**Problem**
Look through the data below and count each line where the word "into" appears. Reply with the count alone.

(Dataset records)
[start]
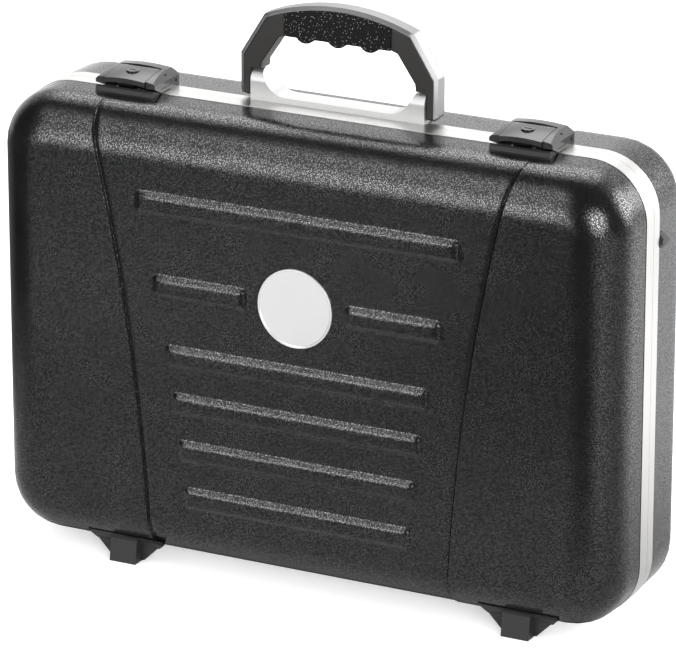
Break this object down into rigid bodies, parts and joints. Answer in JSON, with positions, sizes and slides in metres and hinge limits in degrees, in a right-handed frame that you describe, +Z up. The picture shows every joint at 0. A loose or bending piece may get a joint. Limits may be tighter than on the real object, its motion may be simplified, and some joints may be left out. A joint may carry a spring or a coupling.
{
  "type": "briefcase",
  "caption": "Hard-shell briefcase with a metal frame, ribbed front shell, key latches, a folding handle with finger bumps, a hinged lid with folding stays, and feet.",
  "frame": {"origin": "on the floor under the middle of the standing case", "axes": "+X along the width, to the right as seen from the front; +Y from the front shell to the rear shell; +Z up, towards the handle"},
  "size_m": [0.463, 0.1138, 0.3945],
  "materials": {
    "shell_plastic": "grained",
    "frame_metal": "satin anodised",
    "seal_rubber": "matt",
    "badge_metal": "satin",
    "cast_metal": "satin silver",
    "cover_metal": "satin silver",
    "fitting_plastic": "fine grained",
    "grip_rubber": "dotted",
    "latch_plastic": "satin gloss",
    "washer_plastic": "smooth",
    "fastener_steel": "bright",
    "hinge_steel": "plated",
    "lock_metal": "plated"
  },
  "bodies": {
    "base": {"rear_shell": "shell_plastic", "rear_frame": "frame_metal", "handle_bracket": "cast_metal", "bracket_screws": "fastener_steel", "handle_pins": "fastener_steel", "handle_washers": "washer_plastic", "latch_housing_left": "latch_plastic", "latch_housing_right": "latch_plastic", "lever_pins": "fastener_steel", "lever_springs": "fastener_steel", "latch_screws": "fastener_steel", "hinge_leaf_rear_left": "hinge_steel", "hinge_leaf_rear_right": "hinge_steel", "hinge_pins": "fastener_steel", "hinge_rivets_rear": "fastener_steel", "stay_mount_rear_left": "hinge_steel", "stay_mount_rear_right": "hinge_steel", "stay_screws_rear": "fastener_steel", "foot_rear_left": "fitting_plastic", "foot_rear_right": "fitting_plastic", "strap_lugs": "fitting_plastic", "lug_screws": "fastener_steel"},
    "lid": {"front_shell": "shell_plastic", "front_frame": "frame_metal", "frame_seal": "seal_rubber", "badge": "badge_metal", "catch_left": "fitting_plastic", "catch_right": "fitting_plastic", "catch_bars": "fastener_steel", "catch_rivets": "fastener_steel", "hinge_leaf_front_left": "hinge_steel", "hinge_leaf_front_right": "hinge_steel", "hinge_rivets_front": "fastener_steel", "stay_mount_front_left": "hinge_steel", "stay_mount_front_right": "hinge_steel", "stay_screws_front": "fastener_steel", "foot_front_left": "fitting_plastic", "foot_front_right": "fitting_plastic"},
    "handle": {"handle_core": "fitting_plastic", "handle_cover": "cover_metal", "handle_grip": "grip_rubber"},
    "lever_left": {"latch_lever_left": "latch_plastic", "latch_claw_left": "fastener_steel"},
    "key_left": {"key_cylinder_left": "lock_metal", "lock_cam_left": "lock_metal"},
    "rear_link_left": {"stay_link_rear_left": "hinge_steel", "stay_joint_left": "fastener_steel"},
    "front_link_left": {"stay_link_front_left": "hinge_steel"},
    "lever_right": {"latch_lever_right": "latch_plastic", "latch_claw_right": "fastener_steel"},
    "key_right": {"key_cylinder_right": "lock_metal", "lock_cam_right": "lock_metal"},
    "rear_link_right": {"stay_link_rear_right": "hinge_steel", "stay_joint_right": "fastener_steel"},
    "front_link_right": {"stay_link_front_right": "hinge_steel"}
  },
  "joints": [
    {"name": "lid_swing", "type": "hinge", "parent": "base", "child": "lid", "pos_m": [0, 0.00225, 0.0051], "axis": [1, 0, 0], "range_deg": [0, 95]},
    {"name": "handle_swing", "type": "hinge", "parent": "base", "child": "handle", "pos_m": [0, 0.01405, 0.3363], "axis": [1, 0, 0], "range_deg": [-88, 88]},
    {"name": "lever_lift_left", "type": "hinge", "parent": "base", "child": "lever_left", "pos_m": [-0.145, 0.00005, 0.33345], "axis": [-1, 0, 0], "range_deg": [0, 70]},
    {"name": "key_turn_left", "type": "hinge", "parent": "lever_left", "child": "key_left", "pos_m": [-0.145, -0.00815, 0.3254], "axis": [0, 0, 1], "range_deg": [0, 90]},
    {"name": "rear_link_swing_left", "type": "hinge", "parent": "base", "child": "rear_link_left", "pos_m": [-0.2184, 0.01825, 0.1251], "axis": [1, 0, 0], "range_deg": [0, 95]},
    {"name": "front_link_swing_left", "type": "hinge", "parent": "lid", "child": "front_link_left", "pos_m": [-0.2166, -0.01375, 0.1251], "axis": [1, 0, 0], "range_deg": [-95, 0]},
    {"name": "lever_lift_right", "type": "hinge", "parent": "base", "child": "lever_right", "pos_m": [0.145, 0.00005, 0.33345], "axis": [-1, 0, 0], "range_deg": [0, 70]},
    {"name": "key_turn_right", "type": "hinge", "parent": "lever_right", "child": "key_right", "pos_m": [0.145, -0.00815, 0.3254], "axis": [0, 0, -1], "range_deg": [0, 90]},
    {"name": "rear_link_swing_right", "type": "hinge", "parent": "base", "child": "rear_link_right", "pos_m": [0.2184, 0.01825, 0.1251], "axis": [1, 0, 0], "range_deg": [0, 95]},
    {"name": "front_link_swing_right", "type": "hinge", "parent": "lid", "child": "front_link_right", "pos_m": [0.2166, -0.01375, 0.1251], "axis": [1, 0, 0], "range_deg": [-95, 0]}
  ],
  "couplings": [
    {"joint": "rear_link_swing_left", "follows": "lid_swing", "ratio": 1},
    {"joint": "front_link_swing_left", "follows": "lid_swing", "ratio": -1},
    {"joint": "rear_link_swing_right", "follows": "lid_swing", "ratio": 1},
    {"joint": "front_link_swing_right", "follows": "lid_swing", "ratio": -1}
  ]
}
[end]
[start]
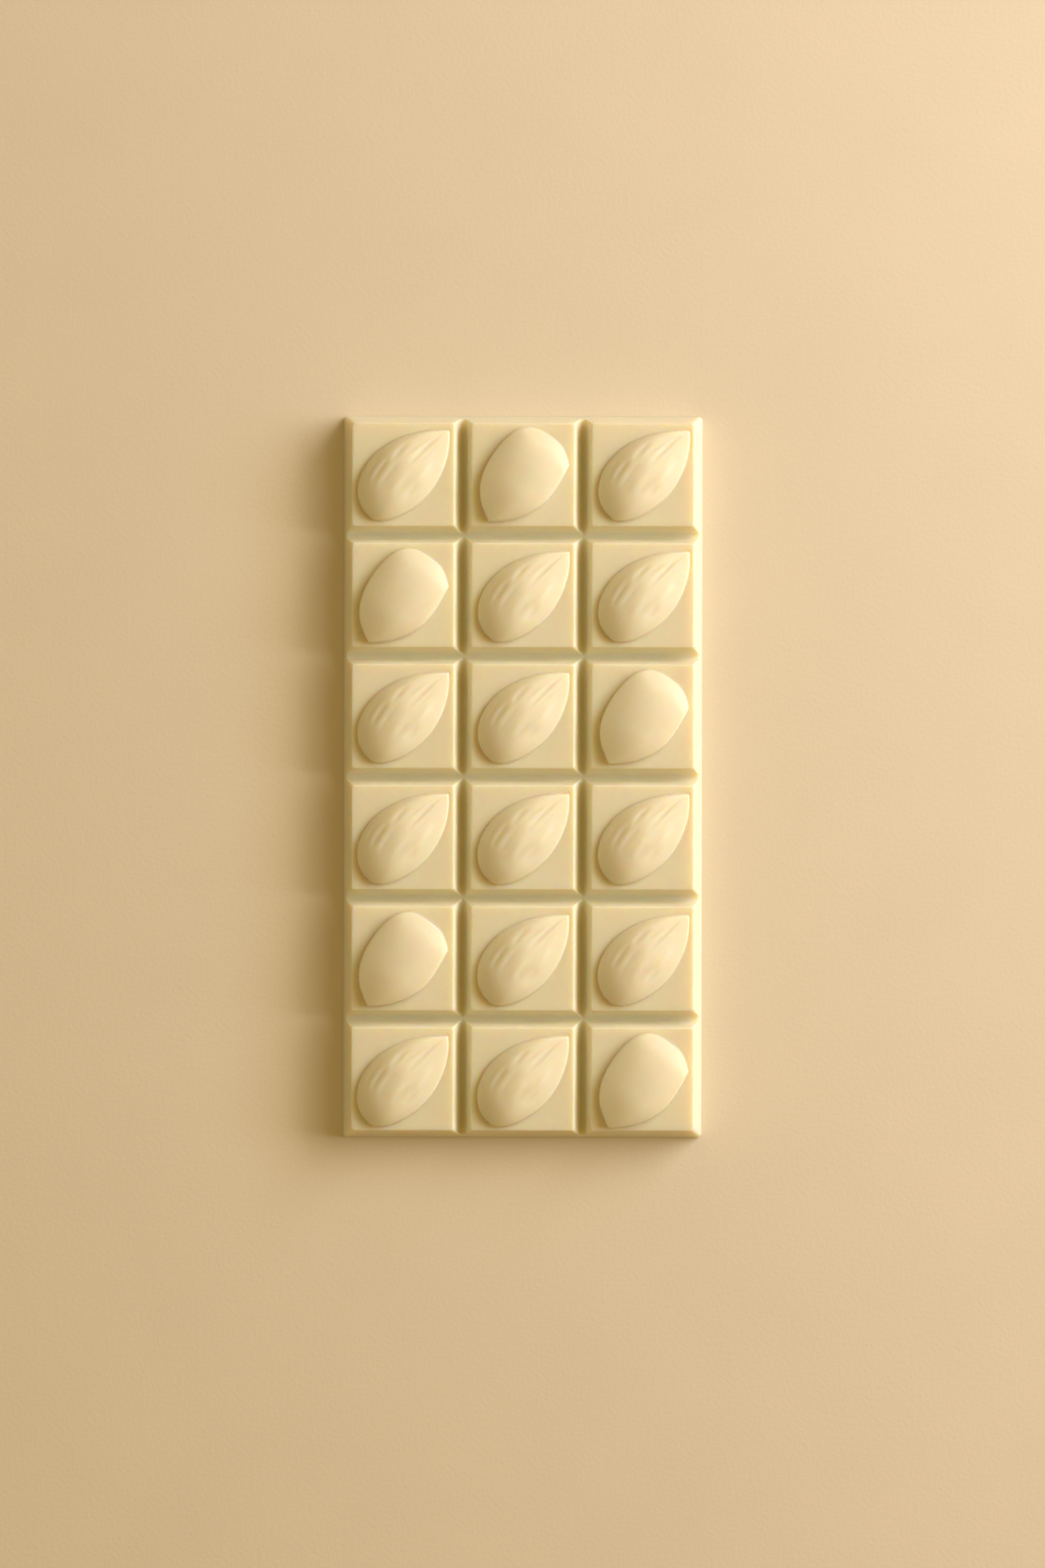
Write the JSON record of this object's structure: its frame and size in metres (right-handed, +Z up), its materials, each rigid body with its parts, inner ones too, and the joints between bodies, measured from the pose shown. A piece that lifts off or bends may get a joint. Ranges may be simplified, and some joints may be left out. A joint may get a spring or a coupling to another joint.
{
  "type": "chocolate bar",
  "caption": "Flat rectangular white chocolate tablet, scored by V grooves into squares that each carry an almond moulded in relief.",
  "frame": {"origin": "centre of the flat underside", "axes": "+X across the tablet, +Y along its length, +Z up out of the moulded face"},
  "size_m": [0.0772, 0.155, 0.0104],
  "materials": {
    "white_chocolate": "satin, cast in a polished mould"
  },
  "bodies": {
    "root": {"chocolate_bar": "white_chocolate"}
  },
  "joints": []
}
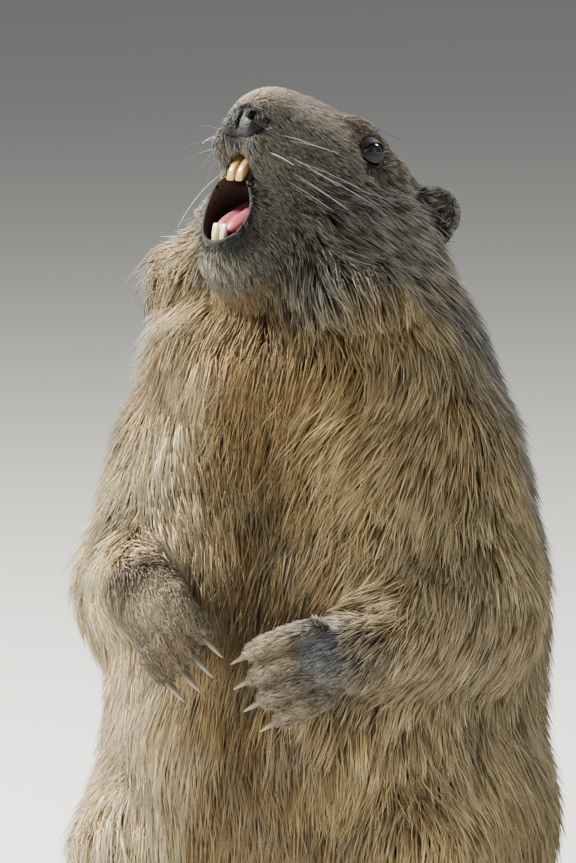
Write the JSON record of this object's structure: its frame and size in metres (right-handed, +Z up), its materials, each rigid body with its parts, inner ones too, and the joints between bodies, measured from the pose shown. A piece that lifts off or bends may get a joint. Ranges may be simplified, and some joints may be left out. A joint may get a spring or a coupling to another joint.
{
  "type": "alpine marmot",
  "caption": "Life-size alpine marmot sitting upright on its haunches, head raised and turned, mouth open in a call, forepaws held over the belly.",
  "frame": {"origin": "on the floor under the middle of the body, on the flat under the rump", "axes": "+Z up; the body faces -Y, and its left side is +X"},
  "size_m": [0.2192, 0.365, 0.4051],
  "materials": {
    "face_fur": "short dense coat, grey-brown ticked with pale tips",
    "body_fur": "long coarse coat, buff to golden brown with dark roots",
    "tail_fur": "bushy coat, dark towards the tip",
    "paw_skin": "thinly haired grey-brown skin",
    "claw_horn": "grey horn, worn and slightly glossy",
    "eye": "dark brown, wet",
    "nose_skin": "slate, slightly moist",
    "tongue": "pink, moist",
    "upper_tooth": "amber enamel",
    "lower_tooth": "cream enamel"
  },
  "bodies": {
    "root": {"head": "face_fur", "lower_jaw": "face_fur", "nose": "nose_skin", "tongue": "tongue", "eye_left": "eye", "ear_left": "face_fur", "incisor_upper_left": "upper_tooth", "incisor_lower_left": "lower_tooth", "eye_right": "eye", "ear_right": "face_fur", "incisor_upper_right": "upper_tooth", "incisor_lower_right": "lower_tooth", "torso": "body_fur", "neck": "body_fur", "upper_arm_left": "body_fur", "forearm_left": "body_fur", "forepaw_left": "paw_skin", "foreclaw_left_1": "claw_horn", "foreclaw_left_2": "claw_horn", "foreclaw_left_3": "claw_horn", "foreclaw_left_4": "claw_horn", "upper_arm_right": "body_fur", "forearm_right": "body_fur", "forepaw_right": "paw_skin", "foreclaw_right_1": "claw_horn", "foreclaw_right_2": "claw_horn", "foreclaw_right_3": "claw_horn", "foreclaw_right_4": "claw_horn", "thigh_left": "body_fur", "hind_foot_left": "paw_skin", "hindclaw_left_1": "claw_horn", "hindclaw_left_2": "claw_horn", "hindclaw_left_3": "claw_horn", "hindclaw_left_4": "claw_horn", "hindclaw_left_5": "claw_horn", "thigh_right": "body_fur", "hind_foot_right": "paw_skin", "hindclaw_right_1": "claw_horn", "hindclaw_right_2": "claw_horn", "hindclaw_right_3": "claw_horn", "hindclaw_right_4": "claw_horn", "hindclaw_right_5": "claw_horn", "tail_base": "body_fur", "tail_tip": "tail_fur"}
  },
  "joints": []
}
[end]
[start]
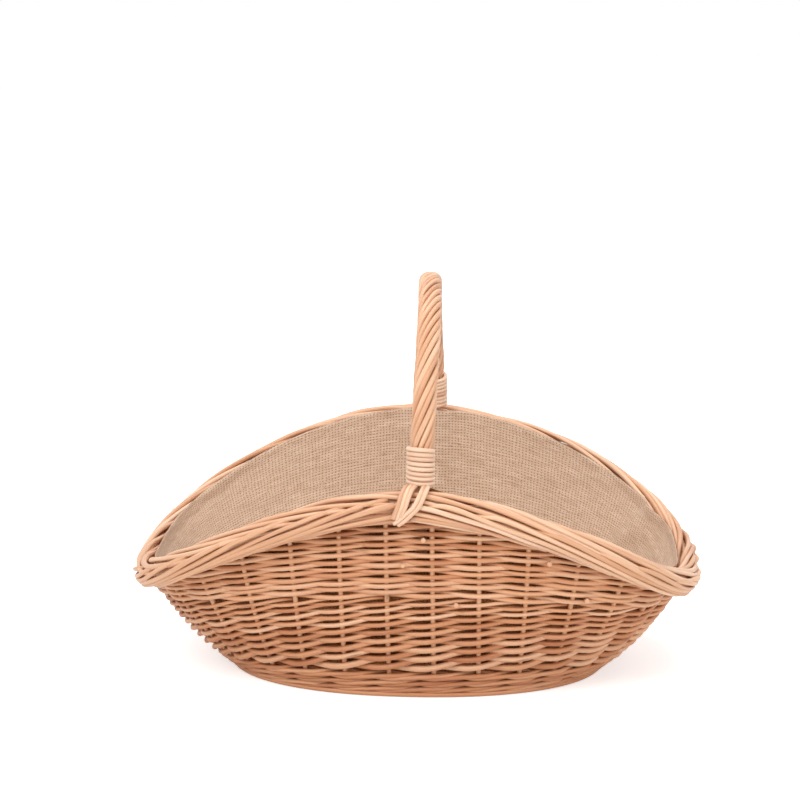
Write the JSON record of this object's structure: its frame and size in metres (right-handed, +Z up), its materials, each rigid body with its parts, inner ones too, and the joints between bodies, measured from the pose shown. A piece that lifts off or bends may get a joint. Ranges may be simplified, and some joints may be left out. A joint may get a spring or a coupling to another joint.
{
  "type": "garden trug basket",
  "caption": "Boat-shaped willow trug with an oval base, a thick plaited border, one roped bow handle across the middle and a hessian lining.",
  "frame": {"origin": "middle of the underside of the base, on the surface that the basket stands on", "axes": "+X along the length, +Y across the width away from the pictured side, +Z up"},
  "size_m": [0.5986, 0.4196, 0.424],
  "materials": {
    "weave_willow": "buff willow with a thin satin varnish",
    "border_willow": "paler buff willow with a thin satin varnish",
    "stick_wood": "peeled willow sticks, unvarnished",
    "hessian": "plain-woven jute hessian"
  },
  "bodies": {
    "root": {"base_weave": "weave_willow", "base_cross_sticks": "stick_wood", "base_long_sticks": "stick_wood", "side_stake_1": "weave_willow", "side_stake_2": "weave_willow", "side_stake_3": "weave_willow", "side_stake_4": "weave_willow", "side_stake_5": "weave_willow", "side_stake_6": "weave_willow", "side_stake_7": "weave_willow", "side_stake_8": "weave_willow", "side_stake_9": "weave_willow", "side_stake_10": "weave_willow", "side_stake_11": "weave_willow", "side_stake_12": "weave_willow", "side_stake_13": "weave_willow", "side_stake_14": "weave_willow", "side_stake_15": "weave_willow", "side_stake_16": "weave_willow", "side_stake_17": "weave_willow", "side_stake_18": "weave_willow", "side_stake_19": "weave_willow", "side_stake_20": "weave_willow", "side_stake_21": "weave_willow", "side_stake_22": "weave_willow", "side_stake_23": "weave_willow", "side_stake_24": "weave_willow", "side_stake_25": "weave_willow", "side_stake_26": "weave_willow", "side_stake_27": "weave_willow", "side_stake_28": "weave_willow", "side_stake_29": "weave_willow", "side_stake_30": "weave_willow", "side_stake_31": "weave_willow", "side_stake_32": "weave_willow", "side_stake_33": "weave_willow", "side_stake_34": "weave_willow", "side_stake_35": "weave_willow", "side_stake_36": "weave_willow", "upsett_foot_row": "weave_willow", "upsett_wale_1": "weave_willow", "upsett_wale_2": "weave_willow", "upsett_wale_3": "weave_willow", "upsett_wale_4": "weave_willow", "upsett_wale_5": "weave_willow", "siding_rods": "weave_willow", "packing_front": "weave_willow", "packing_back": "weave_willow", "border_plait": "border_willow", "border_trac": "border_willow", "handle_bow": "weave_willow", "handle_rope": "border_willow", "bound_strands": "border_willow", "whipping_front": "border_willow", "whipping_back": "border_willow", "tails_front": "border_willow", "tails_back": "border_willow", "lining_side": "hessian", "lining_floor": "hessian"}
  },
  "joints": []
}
[end]
**Response to the task**
2